São poucas as pessoas famosas que tenho vontade de conhecer. Como a maioria delas já morreu, é uma vontade à qual nem dou muita trela.
Mas queria — muito! — conhecer gente que realmente importa, e que é totalmente desconhecida.
A pessoa cuja mala é a primeira a aparecer na esteira do aeroporto, por exemplo. Em décadas de Galeão, Santos Dumont, Guarulhos, Congonhas, Confins, Afonso Pena, Ezeiza, Barajas, La Guardia, nunca vi essa criatura. Algo me diz que as primeiras malas que surgem na esteira sejam cenográficas. São colocadas ali pelo pessoal das infraeros locais para distrair os que desembarcam e lhes dar a falsa impressão de que sua bagagem foi tirada da barriga do avião com a mesma avidez com que os passageiros arrancam do compartimento superior os seus pertences de mão e se acotovelam no corredor da aeronave tão logo o trem de pouso toca o solo.

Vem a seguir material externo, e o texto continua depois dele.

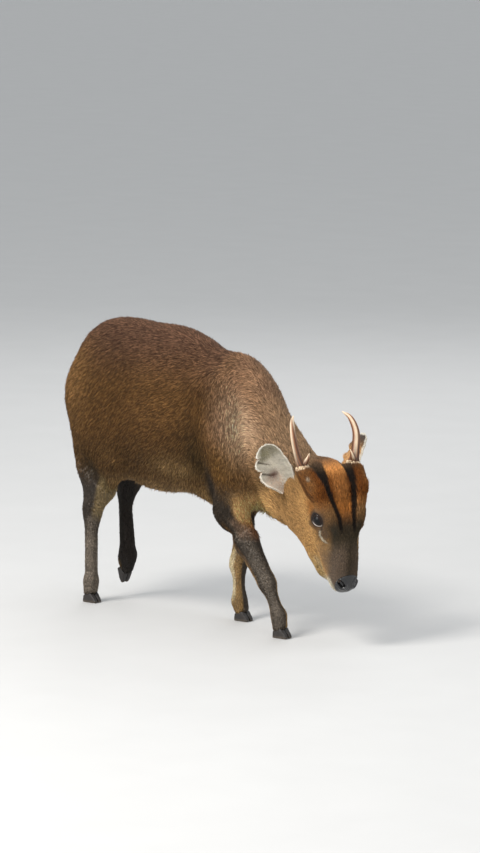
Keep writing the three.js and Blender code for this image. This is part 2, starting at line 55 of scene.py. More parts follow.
# The head's own frame: x to the nose, y to its left, z up out of the forehead
HEAD = (
    Matrix.Translation(Vector((0.297, -0.024, 0.193)))
    @ Matrix.Rotation(math.radians(-13), 4, "Z")
    @ Matrix.Rotation(math.radians(75), 4, "Y")
)
HEAD_INVERSE = HEAD.inverted()

EYE_RADIUS = 12.3
EYE_SLIT = 9.4
UPPER_LID = 6.9
LOWER_LID = 6.6
RIGHT, LEFT = -1, 1
SIDES = {"right": RIGHT, "left": LEFT}

# Places on the head's left side, in its own frame in millimetres
EYE_CENTRE = np.array([-6.5, 32.5, -21.0])
LIDS_CENTRE = np.array([-6.0, 34.0, -21.0])
NOSTRIL_LINE = np.array([[88.5, 13.2, -24.0], [91.5, 12.2, -22.2], [95.5, 9.8, -22.0]])

# The nose pad's outline is where this ball, drawn out along the three directions, meets the skin
PAD_CENTRE = np.array([100.0, 0.0, -23.5])
PAD_REACH = np.array([22.0, 21.5, 15.5])

Colour = tuple[int, int, int]
Triple = tuple[float, float, float]


def linear(colour: Colour) -> np.ndarray:
    """Turns a colour as it looks on a screen into light.

    Args:
        colour: Red, green and blue, 0 to 255.

    Returns:
        The three linear values.
    """
    parts = [c / 255 for c in colour]
    return np.array([p / 12.92 if p <= 0.04045 else ((p + 0.055) / 1.055) ** 2.4 for p in parts])


def plain(colour: Colour, count: int) -> np.ndarray:
    """Returns one screen colour as count rows of linear values."""
    return np.tile(linear(colour), (count, 1))


def tinted(base: np.ndarray, colour: Colour, mask: np.ndarray) -> np.ndarray:
    """Lays a screen colour over linear colours, as far as a mask from 0 to 1 says."""
    return base + mask[:, None] * (linear(colour) - base)


def ramp(values: np.ndarray, low: float, high: float) -> np.ndarray:
    """Rises smoothly from 0 at low to 1 at high, and falls where low is the larger.

    Args:
        values: Where to read the ramp.
        low: The value with 0.
        high: The value with 1.

    Returns:
        The ramp at each value.
    """
    t = np.clip((values - low) / (high - low), 0, 1)
    return t * t * (3 - 2 * t)


def unit(vectors: np.ndarray) -> np.ndarray:
    """Returns rows of vectors with length 1."""
    return vectors / np.maximum(np.linalg.norm(vectors, axis=-1, keepdims=True), 1e-12)


def carried(points: np.ndarray, matrix: Matrix) -> np.ndarray:
    """Takes points through a matrix."""
    m = np.array(matrix)
    return points @ m[:3, :3].T + m[:3, 3]


def to_head(points: np.ndarray) -> np.ndarray:
    """Turns points in metres into millimetres in the head's own frame."""
    return carried(points, HEAD_INVERSE) / MM


def from_head(points: np.ndarray) -> np.ndarray:
    """Turns millimetres in the head's own frame into points in metres."""
    return carried(np.asarray(points, float) * MM, HEAD)


def on_left(points: np.ndarray) -> np.ndarray:
    """Mirrors points in the head's frame onto its left side."""
    return np.stack([points[:, 0], np.abs(points[:, 1]), points[:, 2]], axis=1)


def to_body(points: np.ndarray) -> np.ndarray:
    """Turns points in metres into the body's own millimetres."""
    return points / MM + MIDDLE


def along_line(points: np.ndarray, line: np.ndarray) -> tuple[np.ndarray, np.ndarray]:
    """Measures points against a chain of straight lines.

    Args:
        points: The points, one a row.
        line: The chain's corners, one a row.

    Returns:
        The distance of each point from the chain, and how far along it the nearest place is, 0 to 1.
    """
    best = np.full(len(points), np.inf)
    where = np.zeros(len(points))
    line = np.asarray(line, float)
    for i, (a, b) in enumerate(zip(line[:-1], line[1:])):
        way = b - a
        t = np.clip((points - a) @ way / (way @ way), 0, 1)
        distance = np.linalg.norm(points - a - t[:, None] * way, axis=1)
        nearer = distance < best
        best[nearer] = distance[nearer]
        where[nearer] = (i + t[nearer]) / (len(line) - 1)
    return best, where


def read(
    items: bpy.types.bpy_prop_collection, name: str, width: int, kind: type = np.float32
) -> np.ndarray:
    """Reads a value of every item of a mesh.

    Args:
        items: The items, such as its vertices.
        name: The value's name.
        width: How many numbers it has.
        kind: Their type.

    Returns:
        The values, one a row.
    """
    out = np.zeros(len(items) * width, kind)
    items.foreach_get(name, out)
    return out.reshape(-1, width)


def positions(mesh: bpy.types.Mesh) -> np.ndarray:
    """Returns a mesh's points, one a row."""
    return read(mesh.vertices, "co", 3).astype(float)


def point_normals(mesh: bpy.types.Mesh) -> np.ndarray:
    """Returns the outward direction at each point of a mesh."""
    return read(mesh.vertices, "normal", 3).astype(float)


def edge_ends(mesh: bpy.types.Mesh) -> np.ndarray:
    """Returns the two point numbers of each edge of a mesh."""
    return read(mesh.edges, "vertices", 2, np.int32)


def place(mesh: bpy.types.Mesh, points: np.ndarray) -> None:
    """Puts a mesh's points in new places."""
    mesh.vertices.foreach_set("co", points.astype(np.float32).ravel())
    mesh.update()


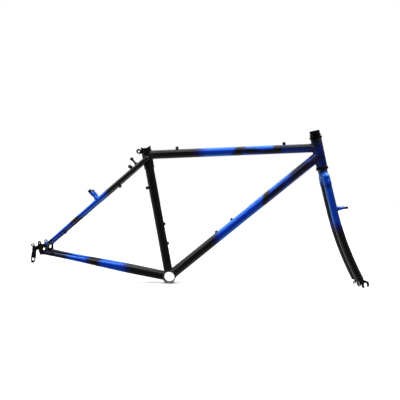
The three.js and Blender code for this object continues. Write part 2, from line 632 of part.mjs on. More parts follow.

Minha bagagem nunca esteve entre as 50 ou 100 primeiras a desfilar na esteira. Algumas vezes, sequer apareceu — e teve que ser resgatada dias depois. Mas há de haver alguém que mal pisou na sala de desembarque e já deu de cara com seu trambolho mumificado em plástico transparente, cheio de etiquetas e com a alça arrebentada, à sua espera. Há de haver, não é possível. Essa pessoa eu queria conhecer, saber como é a emoção desse reencontro, o que ela faz para ter uma bagagem com fidelidade canina, e que vem saudá-la tão logo ouça seus passos percutindo o piso de granito do saguão.
Eu queria conhecer a pessoa que consegue vaga perto da escada rolante do shopping. Sempre tem carro nessa vaga, e me pergunto se a pessoa chega na véspera, e acampa na entrada do shopping — com colchonete, garrafinha de água e pacote de biscoitos, para garantir essa vaga (“a” vaga), como fazem os fãs das cantoras pop e dos grupos de frangotes coreanos quando eles se dignam a vir ao Brasil.
Queria conhecer alguém que tenha sido bem atendido numa loja da Claro. Que realmente tenha ficado bem numa calça que a vendedora da Taco disse estava ótima. Que tenha acertado de primeira algum captcha do CAU ou do Nota Carioca. Que tenha sido atendido no horário marcado num consultório médico.
Alguém em quem a anestesia tenha pegado de primeira, no tratamento de canal. Cujas palavras tenham sido transcritas com fidelidade numa entrevista dada por telefone. Que seja parecido consigo mesma na foto da carteira de motorista (aquela que tem que ser feita no Detran, sem pré nem pós produção, por uma funcionária impaciente, e sem sequer um espelhinho pelo qual se possa ajeitar o cabelo).
Essas são as pessoas que contam. As pessoas raras. Afortunadas. Que nasceram com aquela parte da anatomia onde os políticos escondem dinheiro voltada para a Lua. Pessoas que têm um quê, um it, um borogodó, um jenessequá. As que chegam a um restaurante da Dias Ferreira e tem mesa. Que escolhem um sapato na vitrine — e tem a cor e o número, e o sapato não só é confortável como está na promoção.
Alguém que lembre em quem votou para vereador nas últimas eleições. Que nunca tenha tido vontade de matar o/a vizinho/a de cima. Alguém ímpar, extraordinário, do tipo que já comeu no McDonald’s um sanduíche igual ao do anúncio. Ou que tenha recebido troco numa loja de R$ 1,99.